2010/2011 – After the Revolution: Ai Wei Wei Marble Chair in Wu Family Reception Hall
2010/2011 – After the Revolution: Ai Wei Wei Marble Chair in Wu Family Reception Hall
In the setting of the Mia’s historic Wu Family Reception Hall, Wei Wei’s marble chair took its place alongside antique chairs. The marble chair is a poignant symbol of the continuities and disruptions of cultural tradition that permeate China today. The solemnity of the object, and its ability to evoke all that has been lost in China’s rush to modernize, make it a powerful memorial to the past.

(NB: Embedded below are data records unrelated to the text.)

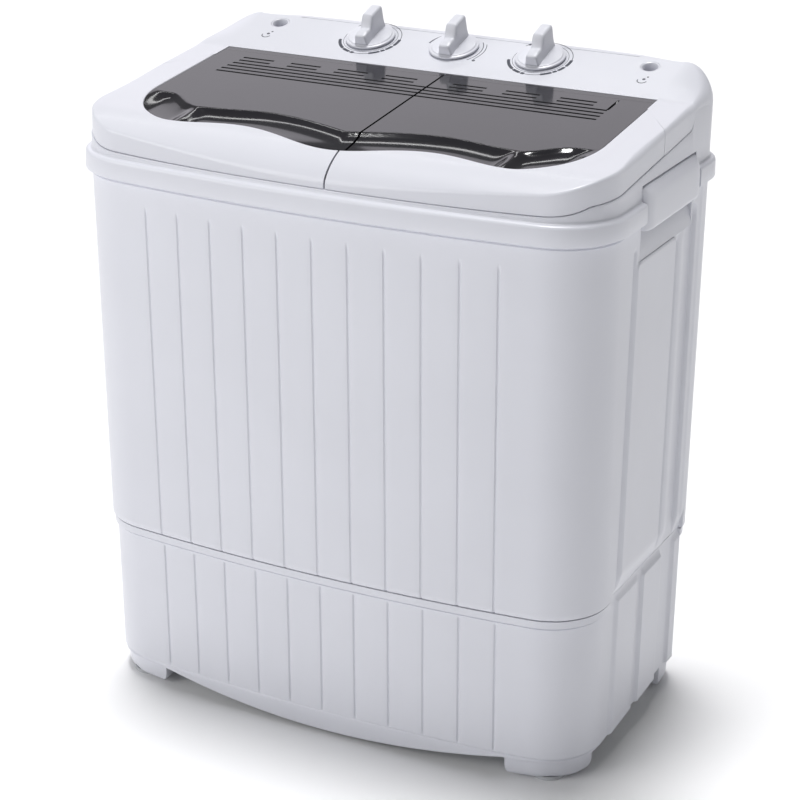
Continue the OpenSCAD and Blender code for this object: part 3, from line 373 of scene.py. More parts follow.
HALF_W, HALF_D = 290.0, 178.0
BOW = 20.0
CORNER_FRONT, CORNER_BACK = 66.0, 45.0
LEAN = math.tan(math.radians(2.26))
SEAM_Z, STEP_Z = 584.0, 192.0
FLUTE_PITCH, FLUTE_SIDE = 39.0, 5
BASE_INSET = 5.0
WALL = 3.0
HINGE_LINE_Y, HINGE_LINE_Z = 88.0, 669.8
PANEL_HALF_X = 249.2
LID_RISE = 0.11
PANEL = math.radians(18)
LID_DEPTH = 24.5
BOW_ANGLE = math.atan(2 * BOW * (HALF_W - CORNER_FRONT) / HALF_W ** 2)
FRONT_END = 226.0
SIDE_START, SIDE_END = -72.0, 132.0
REAR_XS = (235, 200, 150, 100, 50, 0)


def bow_y(x):
    return BOW * (x / HALF_W) ** 2


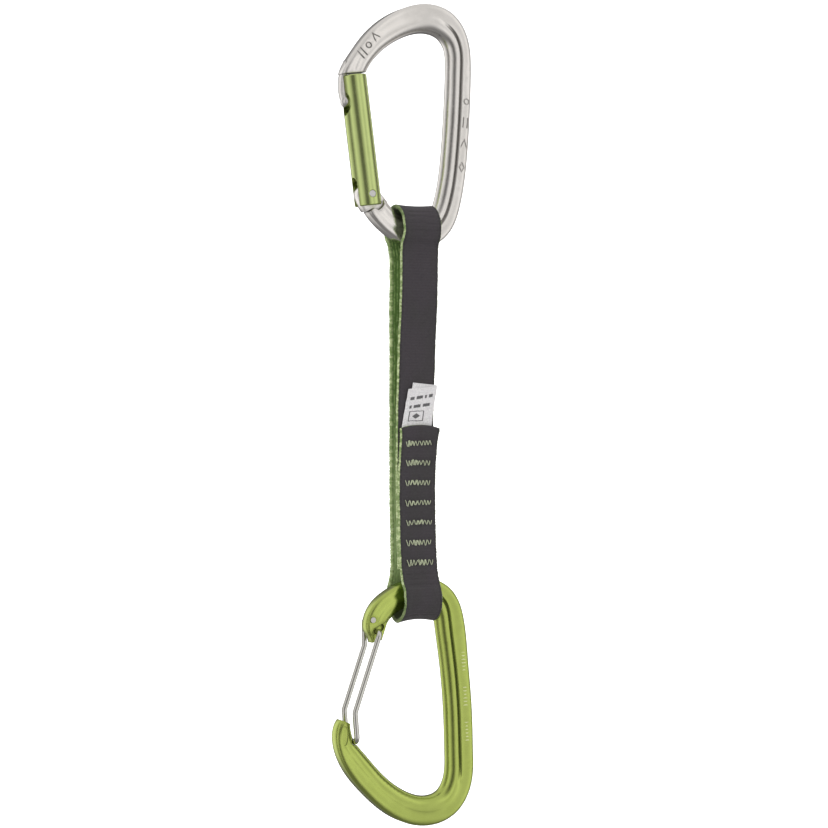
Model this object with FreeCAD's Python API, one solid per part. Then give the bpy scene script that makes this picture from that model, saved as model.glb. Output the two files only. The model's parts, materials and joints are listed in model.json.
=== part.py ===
"""A climbing quickdraw: a solid-gate bolt carabiner, a sewn webbing sling and a wire-gate rope carabiner.

Row frame, in millimetres: +Z up, +X from the gates towards the spines, +Y from the front of the draw to
its back. The origin is the bolt hanger's seat, on the inside of the bolt carabiner's wide arch, straight
above the centre line of the sling. Both carabiners lie in the XZ plane.
"""
import FreeCAD, Part
import math
import os

Vector = FreeCAD.Vector

# ---- bolt carabiner, named along its bar from the nose over the arch to the hinge -------------------
# each station: x, z of the bar's centre, in-plane width, front-to-back thickness, width of the outer rim
BOLT_STATIONS = [
    (-28.5, -24.9, 11.0, 7.8, 3.6),
    (-27.9, -18.9, 10.6, 8.0, 3.8),
    (-25.3, -13.8, 9.6, 8.4, 4.4),
    (-18.1, -4.8, 10.1, 8.8, 5.0),
    (-5.0, 4.0, 11.5, 9.4, 5.4),
    (6.6, 6.6, 12.3, 9.6, 5.4),
    (15.0, 4.2, 12.2, 9.2, 5.4),
    (20.2, -2.7, 10.9, 8.8, 5.4),
    (21.5, -13.5, 10.6, 8.4, 5.4),
    (20.9, -30.7, 10.8, 8.4, 5.4),
    (19.4, -51.6, 10.9, 8.4, 5.4),
    (16.1, -71.1, 11.0, 8.4, 5.4),
    (11.9, -80.1, 11.4, 8.4, 5.4),
    (4.2, -84.5, 11.6, 8.6, 5.4),
    (-6.0, -82.6, 10.6, 8.4, 5.0),
    (-14.3, -76.9, 10.2, 8.0, 4.6),
    (-17.5, -73.3, 10.2, 7.8, 4.2),
]
BOLT_GROOVE = (0.30, 0.93)      # the side grooves start and end at these shares of the bar's length

# ---- bolt gate and its hinge ------------------------------------------------------------------------
GATE_PIVOT = (-21.1, -68.8)     # x, z of the hinge pin
GATE_TILT = 7.6                 # degrees, the gate's top leans away from the spine
GATE_RADIUS = 5.65
GATE_LENGTH = 49.9              # from the pin's centre to the top face
GATE_FOOT = 4.7                 # from the pin's centre to the square end of the foot
GATE_OPEN = 28.0                # degrees
GATE_TOP_GAP = 0.8              # between the gate's top face and the end of the arm
FOOT_CLEARANCE = 0.25           # between the foot and the body's shoulders, as the gate turns
FOOT_STEPS = 8
FOOT_CHAMFER = 0.4
FORK_HALF = 2.45                # half the width of the fork's slot
FORK_HEIGHT = 7.5               # the slot's rounded end above the pin
PIN_RADIUS = 1.6
PIN_CLEARANCE = 0.05
PIN_INSET = 0.15                # the rivet's ends lie this far inside the gate's surface
PIN_CHAMFER = 0.25
LUG_RADIUS = 5.2                # the round lug of the body inside the fork
LUG_HALF = 2.35
LUG_FLAT = 4.2                  # height of the lug's flat, which the plunger rests on
LUG_WEB = [(-5.1, -0.6), (-4.2, -4.0), (-1.6, -7.4), (8.4, -3.0), (5.1, 0.6)]   # x, z from the pin
KEYWAY_HALF = 2.0               # slot for the nose's neck
KEYWAY_DEPTH = 2.6              # measured from the gate's surface
POCKET_HALF_WIDTH = 3.7
POCKET_HALF_HEIGHT = 5.2
POCKET_CENTRE = 38.6            # above the pin
POCKET_DEPTH = 3.1
BORE_RADIUS = 2.1
BORE_TOP = 29.0
PLUNGER_RADIUS = 1.95
PLUNGER_LENGTH = 9.5
PLUNGER_GAP = 0.05
PLUNGER_TIP = 1.0               # height of the follower's conical tip, and the radius of its end
SPRING_WIRE_RADIUS = 0.3
SPRING_RADIUS = 1.55
SPRING_TURNS = 8
SPRING_GAP = 0.05               # between the coil's ends and what they press on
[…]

2010/2011 – Colonial Legacy in the French Salon: Yinka Shonibare MBE in the Grand Salon
At first glance this fancy gown seems right at home in a dazzling Parisian salon. A closer look will reveal that the dress is made not of French silk but of printed cotton, produced in Europe for the West African market. The artist uses this type of Dutch wax-resist dyed fabric, inspired by Indonesian batiks, to suggest the complex web of trade and exploitation that enabled Europeans to control most of the world’s riches for centuries. Yinka Shonibare’s Dressing Down, in fact, is an alluring critique of colonialism. Its placement in the Grand Salon from the Hôtel Gaillard de La Bouëxière (c. 1735) raises the question, “Whose resources and labor made this luxury possible?”
2010 – Clue Game in the Period Rooms
Mia CLUE, the intriguing game of whodunit set in the period rooms, was created for Mia’s Third Thursday series. Download the instructions and pieces to create a game pack, assemble up to five players (including yourself), and head to the third floor to play!
Download the instructions and pieces to recreate the game!
Mia Period Rooms Clue Instructions
Mia Period Rooms Clue Suspect Weapons Dice Cards
Mia Period Rooms Player Cards
Mia Period Rooms Clue Map
Mia Period Rooms Clue Notebook
2009 – Haunted Mia: Audio tour explores the museum’s spooky tales
Ghost stories about Mia’s building, artworks, and period rooms abound, especially among Mia’s security guards who work the graveyard shift. Mia staff member Lori Erickson collected several of the best and created the Haunted Mia audio tour.